=== Problem ===
Can you write out all of the material below, word for word?

=== Source excerpt ===
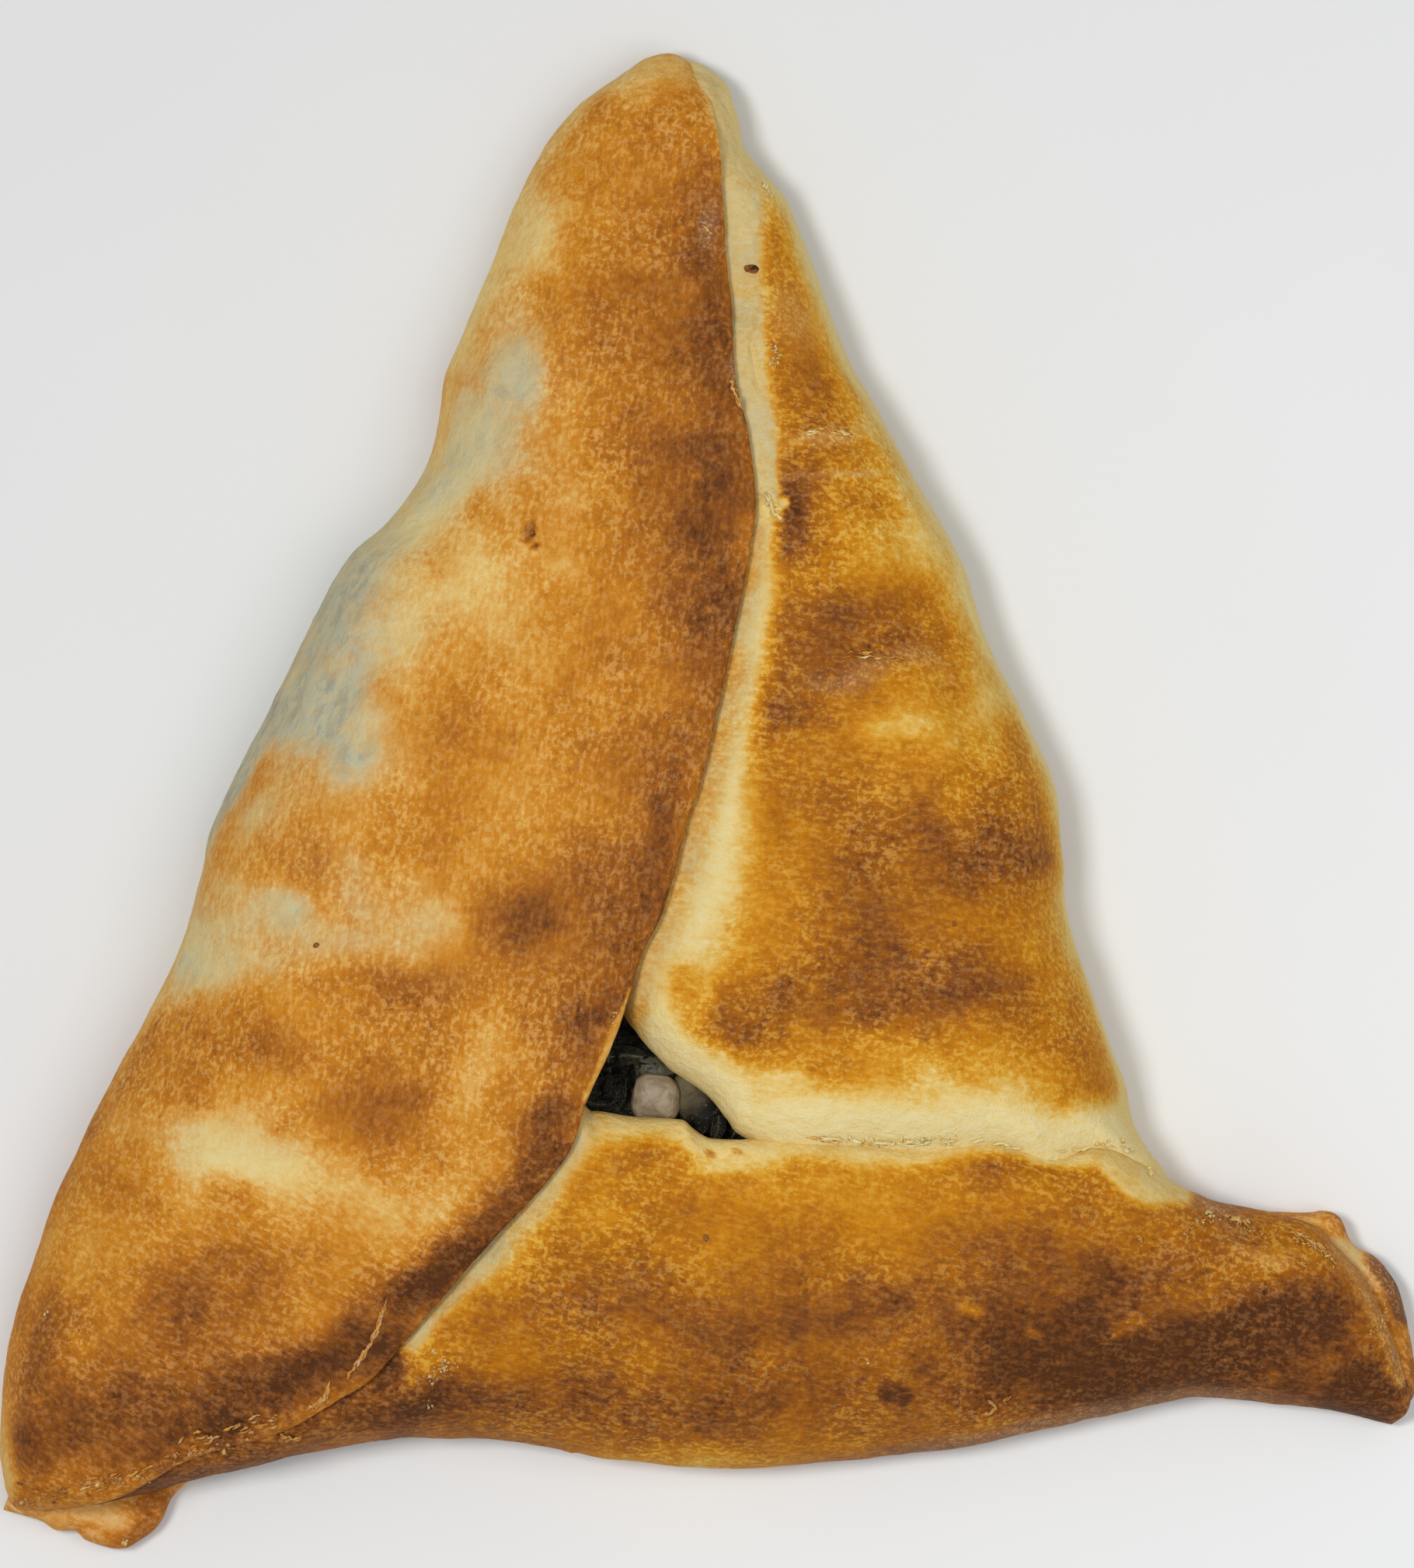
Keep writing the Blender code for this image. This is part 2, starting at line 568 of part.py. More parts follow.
def onion_sockets():
    """The hollows that hold the onion chunks, a fitting gap larger than they are."""
    return [
        onion_chunk("white_socket", *WHITE_ONION, FITTING_GAP),
        onion_chunk("grey_socket", *GREY_ONION, FITTING_GAP),
    ]


def round_block(name, radii, levels):
    """A round block about the hole, with its radius at the foot and top, and their levels."""
    bm = bmesh.new()
    bmesh.ops.create_cone(
        bm, cap_ends=True, segments=32, radius1=radii[0] * MM, radius2=radii[1] * MM,
        depth=(levels[1] - levels[0]) * MM,
    )
    middle = (*FILLING_CENTRE, sum(levels) / 2)
    bmesh.ops.translate(bm, verts=bm.verts, vec=np.array(middle) * MM)
    return mesh_object(name, bm)


def base_sheet():
    """The sheet of dough under the hole, which the flaps stand round."""
    return round_block("base_sheet", BASE_RADII, (-BELOW_GROUND, BASE_THICKNESS + 1.0))


def ground_block():
    """All that is below the ground, which cuts the flat underside."""
    bm = bmesh.new()
    bmesh.ops.create_cube(bm, size=1.0)
    bmesh.ops.scale(bm, verts=bm.verts, vec=np.array(GROUND_BLOCK) * MM)
    bmesh.ops.translate(bm, verts=bm.verts, vec=(0, 0, -GROUND_BLOCK[2] / 2 * MM))
    return mesh_object("ground_block", bm)


def combine(target, others, operation):
    """Joins the others to the target, or cuts them from it, and removes them."""
    group = bpy.data.collections.new("combined")
    bpy.context.scene.collection.children.link(group)
    for other in others:
        group.objects.link(other)
    modifier = target.modifiers.new("Combine", "BOOLEAN")
    modifier.operation = operation
    modifier.operand_type = "COLLECTION"
    modifier.collection = group
    modifier.solver = "EXACT"
    bpy.context.view_layer.update()
    graph = bpy.context.evaluated_depsgraph_get()
    mesh = bpy.data.meshes.new_from_object(target.evaluated_get(graph))
    target.modifiers.clear()
    target.data = mesh
    for other in others:
        bpy.data.objects.remove(other)
    bpy.data.collections.remove(group)
    return target


def material(name, colour, roughness):
    """A plain surface of one colour."""
    made = bpy.data.materials.new(name)
    made.use_nodes = True
    shader = made.node_tree.nodes["Principled BSDF"]
    shader.inputs["Base Color"].default_value = (*colour, 1)
    shader.inputs["Roughness"].default_value = roughness
    shader.inputs["Metallic"].default_value = 0.0
    return made


def finish(part, name, surface):
    """Names a sub-part, gives it its material and shades it smooth."""
    part.name = name
    part.data.name = name
    part.data.materials.clear()
    part.data.materials.append(surface)
    part.data.shade_smooth()


def build_crust():
    """The dough: flaps and under layers as one solid, hollow for the filling, open at the hole."""
    random = np.random.default_rng(CRAG_SEED)
    left, right, bottom = left_flap(), right_flap(), bottom_flap()
    crust = left.build()
    pieces = [right.build(), bottom.build(), left_tongue().build(), right_layer().build()]
    pieces.append(base_sheet())
    pieces += crags_along(bottom, *SEAM_CRAGS, random)
    pieces += crags_along(bottom, *CORNER_CRAGS, random)
    pieces += crags_along(left, *LOWER_EDGE_CRAGS, random)
    combine(crust, pieces, "UNION")
    hollow = filling_lump("hollow", FITTING_GAP)
    pocket = round_block("pocket", POCKET_RADII, POCKET_LEVELS)
    return combine(crust, [ground_block(), hollow, pocket, *onion_sockets()], "DIFFERENCE")


def build_filling():
    """The spinach with the shreds that show, hollow where the onion chunks lie."""
    filling = filling_lump("filling", 0.0)
    shreds = [shred(f"shred_{k}", *values) for k, values in enumerate(SHREDS)]
    combine(filling, shreds, "UNION")
    return combine(filling, onion_sockets(), "DIFFERENCE")


def main():
    for old in list(bpy.data.objects):
        bpy.data.objects.remove(old)
    finish(build_crust(), "crust", material("baked_dough", (0.56, 0.28, 0.07), 0.6))
    finish(build_filling(), "spinach_filling", material("spinach", (0.03, 0.05, 0.02), 0.35))
    white = onion_chunk("onion_white", *WHITE_ONION)
    finish(white, "onion_white", material("onion_flesh", (0.62, 0.50, 0.42), 0.4))
    grey = onion_chunk("onion_grey", *GREY_ONION)
    finish(grey, "onion_grey", material("onion_soft", (0.18, 0.17, 0.14), 0.3))


main()
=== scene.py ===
"""Looks of a baked spinach turnover: browned dough flaps round a hole with spinach and onion.

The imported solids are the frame. Each flap is a cushion of dough over a four-sided outline in
plan, as in the solids, with finer relief, and its browning is worked out from patches and strips
laid over it. Lengths are in millimetres in the object's own axes (+X right, +Y to the tip, +Z
up) until a mesh is made.
"""

import logging
from dataclasses import dataclass, field
from enum import Enum
from itertools import product

import bpy
import numpy as np
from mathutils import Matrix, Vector
from mathutils.geometry import delaunay_2d_cdt


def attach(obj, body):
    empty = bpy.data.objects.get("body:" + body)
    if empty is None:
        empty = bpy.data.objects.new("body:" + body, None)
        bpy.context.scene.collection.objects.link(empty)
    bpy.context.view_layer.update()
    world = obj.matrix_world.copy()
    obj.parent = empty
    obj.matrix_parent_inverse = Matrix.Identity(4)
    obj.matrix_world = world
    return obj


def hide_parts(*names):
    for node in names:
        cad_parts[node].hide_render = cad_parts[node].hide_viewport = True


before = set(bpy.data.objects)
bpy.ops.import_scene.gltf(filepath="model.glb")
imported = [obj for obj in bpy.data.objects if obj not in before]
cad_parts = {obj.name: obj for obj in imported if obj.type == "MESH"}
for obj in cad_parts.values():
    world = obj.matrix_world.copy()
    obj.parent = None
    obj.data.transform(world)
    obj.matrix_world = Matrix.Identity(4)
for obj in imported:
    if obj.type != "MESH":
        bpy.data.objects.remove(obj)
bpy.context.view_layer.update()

Socket = bpy.types.NodeSocket
log = logging.getLogger("turnover")
MM = 0.001
BODY = "root"

# Whole turnover, as in the solids
CROWN_HEIGHT = 26.0
CORNER_HEIGHT = 9.0
CROWN_CENTRE = (-5.0, -18.0)
CROWN_REACH = 100.0
LEFT_FLAP_LIFT = 2.0
RIGHT_FLAP_LIFT = 0.0
BOTTOM_FLAP_LIFT = -0.6
TUCK_UNDER_LEFT_FLAP = 5.0
SEAM_OVERLAP = 3.2
UNDER_LAP = 3.2
WAVE_HEIGHT = 0.3
WAVE_LENGTH = 24.0
WAVE_BEND = 1.7
CURVE_STEPS = 12
MOST_REACH = 0.48
MOST_TUCK = 0.3
GRADING = 1.25
FRONT_RINGS = 9
FOOT_LEVEL = 0.4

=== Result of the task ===
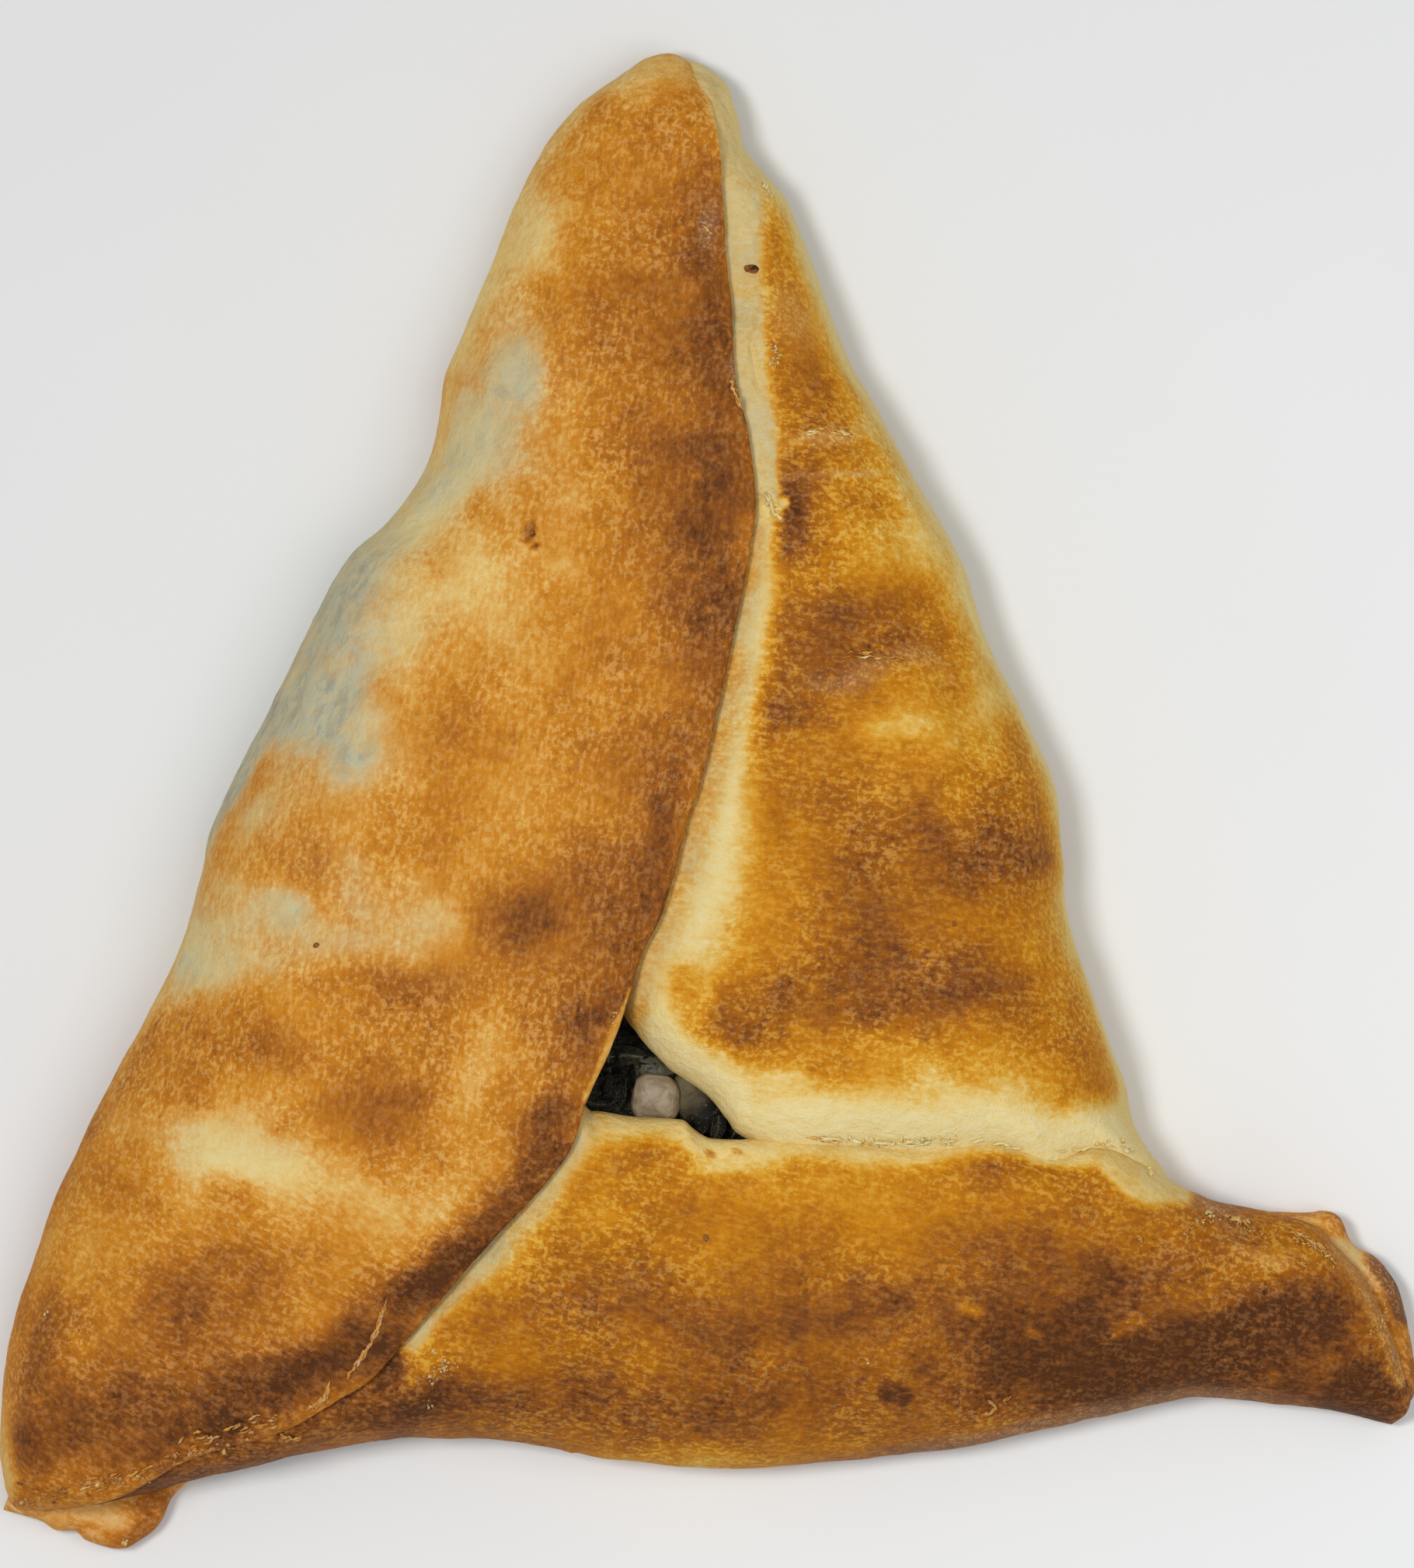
Keep writing the Blender code for this image. This is part 2, starting at line 568 of part.py. More parts follow.
def onion_sockets():
    """The hollows that hold the onion chunks, a fitting gap larger than they are."""
    return [
        onion_chunk("white_socket", *WHITE_ONION, FITTING_GAP),
        onion_chunk("grey_socket", *GREY_ONION, FITTING_GAP),
    ]


def round_block(name, radii, levels):
    """A round block about the hole, with its radius at the foot and top, and their levels."""
    bm = bmesh.new()
    bmesh.ops.create_cone(
        bm, cap_ends=True, segments=32, radius1=radii[0] * MM, radius2=radii[1] * MM,
        depth=(levels[1] - levels[0]) * MM,
    )
    middle = (*FILLING_CENTRE, sum(levels) / 2)
    bmesh.ops.translate(bm, verts=bm.verts, vec=np.array(middle) * MM)
    return mesh_object(name, bm)


def base_sheet():
    """The sheet of dough under the hole, which the flaps stand round."""
    return round_block("base_sheet", BASE_RADII, (-BELOW_GROUND, BASE_THICKNESS + 1.0))


def ground_block():
    """All that is below the ground, which cuts the flat underside."""
    bm = bmesh.new()
    bmesh.ops.create_cube(bm, size=1.0)
    bmesh.ops.scale(bm, verts=bm.verts, vec=np.array(GROUND_BLOCK) * MM)
    bmesh.ops.translate(bm, verts=bm.verts, vec=(0, 0, -GROUND_BLOCK[2] / 2 * MM))
    return mesh_object("ground_block", bm)


def combine(target, others, operation):
    """Joins the others to the target, or cuts them from it, and removes them."""
    group = bpy.data.collections.new("combined")
    bpy.context.scene.collection.children.link(group)
    for other in others:
        group.objects.link(other)
    modifier = target.modifiers.new("Combine", "BOOLEAN")
    modifier.operation = operation
    modifier.operand_type = "COLLECTION"
    modifier.collection = group
    modifier.solver = "EXACT"
    bpy.context.view_layer.update()
    graph = bpy.context.evaluated_depsgraph_get()
    mesh = bpy.data.meshes.new_from_object(target.evaluated_get(graph))
    target.modifiers.clear()
    target.data = mesh
    for other in others:
        bpy.data.objects.remove(other)
    bpy.data.collections.remove(group)
    return target


def material(name, colour, roughness):
    """A plain surface of one colour."""
    made = bpy.data.materials.new(name)
    made.use_nodes = True
    shader = made.node_tree.nodes["Principled BSDF"]
    shader.inputs["Base Color"].default_value = (*colour, 1)
    shader.inputs["Roughness"].default_value = roughness
    shader.inputs["Metallic"].default_value = 0.0
    return made


def finish(part, name, surface):
    """Names a sub-part, gives it its material and shades it smooth."""
    part.name = name
    part.data.name = name
    part.data.materials.clear()
    part.data.materials.append(surface)
    part.data.shade_smooth()


def build_crust():
    """The dough: flaps and under layers as one solid, hollow for the filling, open at the hole."""
    random = np.random.default_rng(CRAG_SEED)
    left, right, bottom = left_flap(), right_flap(), bottom_flap()
    crust = left.build()
    pieces = [right.build(), bottom.build(), left_tongue().build(), right_layer().build()]
    pieces.append(base_sheet())
    pieces += crags_along(bottom, *SEAM_CRAGS, random)
    pieces += crags_along(bottom, *CORNER_CRAGS, random)
    pieces += crags_along(left, *LOWER_EDGE_CRAGS, random)
    combine(crust, pieces, "UNION")
    hollow = filling_lump("hollow", FITTING_GAP)
    pocket = round_block("pocket", POCKET_RADII, POCKET_LEVELS)
    return combine(crust, [ground_block(), hollow, pocket, *onion_sockets()], "DIFFERENCE")


def build_filling():
    """The spinach with the shreds that show, hollow where the onion chunks lie."""
    filling = filling_lump("filling", 0.0)
    shreds = [shred(f"shred_{k}", *values) for k, values in enumerate(SHREDS)]
    combine(filling, shreds, "UNION")
    return combine(filling, onion_sockets(), "DIFFERENCE")


def main():
    for old in list(bpy.data.objects):
        bpy.data.objects.remove(old)
    finish(build_crust(), "crust", material("baked_dough", (0.56, 0.28, 0.07), 0.6))
    finish(build_filling(), "spinach_filling", material("spinach", (0.03, 0.05, 0.02), 0.35))
    white = onion_chunk("onion_white", *WHITE_ONION)
    finish(white, "onion_white", material("onion_flesh", (0.62, 0.50, 0.42), 0.4))
    grey = onion_chunk("onion_grey", *GREY_ONION)
    finish(grey, "onion_grey", material("onion_soft", (0.18, 0.17, 0.14), 0.3))


main()
=== scene.py ===
"""Looks of a baked spinach turnover: browned dough flaps round a hole with spinach and onion.

The imported solids are the frame. Each flap is a cushion of dough over a four-sided outline in
plan, as in the solids, with finer relief, and its browning is worked out from patches and strips
laid over it. Lengths are in millimetres in the object's own axes (+X right, +Y to the tip, +Z
up) until a mesh is made.
"""

import logging
from dataclasses import dataclass, field
from enum import Enum
from itertools import product

import bpy
import numpy as np
from mathutils import Matrix, Vector
from mathutils.geometry import delaunay_2d_cdt


def attach(obj, body):
    empty = bpy.data.objects.get("body:" + body)
    if empty is None:
        empty = bpy.data.objects.new("body:" + body, None)
        bpy.context.scene.collection.objects.link(empty)
    bpy.context.view_layer.update()
    world = obj.matrix_world.copy()
    obj.parent = empty
    obj.matrix_parent_inverse = Matrix.Identity(4)
    obj.matrix_world = world
    return obj


def hide_parts(*names):
    for node in names:
        cad_parts[node].hide_render = cad_parts[node].hide_viewport = True


before = set(bpy.data.objects)
bpy.ops.import_scene.gltf(filepath="model.glb")
imported = [obj for obj in bpy.data.objects if obj not in before]
cad_parts = {obj.name: obj for obj in imported if obj.type == "MESH"}
for obj in cad_parts.values():
    world = obj.matrix_world.copy()
    obj.parent = None
    obj.data.transform(world)
    obj.matrix_world = Matrix.Identity(4)
for obj in imported:
    if obj.type != "MESH":
        bpy.data.objects.remove(obj)
bpy.context.view_layer.update()

Socket = bpy.types.NodeSocket
log = logging.getLogger("turnover")
MM = 0.001
BODY = "root"

# Whole turnover, as in the solids
CROWN_HEIGHT = 26.0
CORNER_HEIGHT = 9.0
CROWN_CENTRE = (-5.0, -18.0)
CROWN_REACH = 100.0
LEFT_FLAP_LIFT = 2.0
RIGHT_FLAP_LIFT = 0.0
BOTTOM_FLAP_LIFT = -0.6
TUCK_UNDER_LEFT_FLAP = 5.0
SEAM_OVERLAP = 3.2
UNDER_LAP = 3.2
WAVE_HEIGHT = 0.3
WAVE_LENGTH = 24.0
WAVE_BEND = 1.7
CURVE_STEPS = 12
MOST_REACH = 0.48
MOST_TUCK = 0.3
GRADING = 1.25
FRONT_RINGS = 9
FOOT_LEVEL = 0.4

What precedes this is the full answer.